The Chinese political system is a strange entity. By design, it is similar to most western democratic system. It has a legislative lower and upper house, a judicial and executive branch. It is also multi-parties. In practice, it is all CPC (Communist Party of China). And if you look closely, you would discover that the actual functioning of the government is just the same political system that has rule China for thousands of years with modern modification. I think this is hardly surprising; traditions for a culture that has exist for an extended period naturally are well adapted and resilient.
Chinese are pragmatic people, as long as it delivers, they do not care if it is called communism, authoritarian or socialism with Chinese characteristic. They do not care what form/grand overall design the system take. The system would be modified either officially/formally or even unofficially in accordance with how Deng Xiaoping put it “feeling the stone while crossing the river”. They would carefully study all form of government and pick and choose whatever is useful and design an experiment to adapt it to Chinese environment. For stability sack, the façade of “socialism with chinese characteristic” would be maintained. The immediate/primary goal is short and long term stability. The long term goal is Hu Jintao’s great rejuvenation of the Chinese nation.

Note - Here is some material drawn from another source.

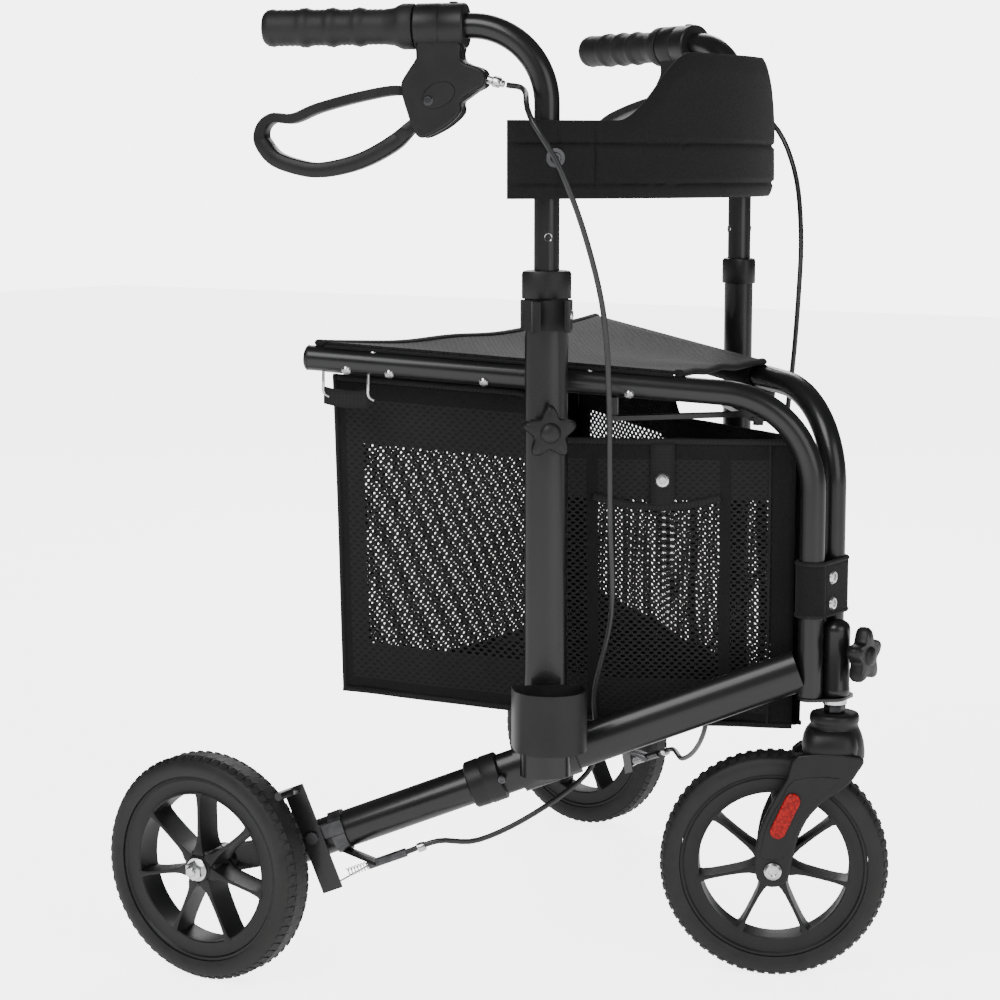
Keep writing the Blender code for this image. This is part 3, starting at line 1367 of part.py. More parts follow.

I feel that it is a mistake to simply label China as authoritarian and apply analysis as such. Chinese political system is more than what meets the eye. China is an ancient civilization with long tradition. Chinese ethics and traditions is a very significant force that influences the political system in a bottom up way that is difficult for outsider to understand.
Since the 90s, putting stability above all is a stated policy of the Chinese government. As long as Chinese leaders keep both short and long term stability as a topmost priority, who can say that they will fail in that attempt. After all, they have manage to kept China growing at a fast pace without major economic and social upheaval (1989 is an exception) for almost thirty year. You cannot achieve that without sufficiently diligent.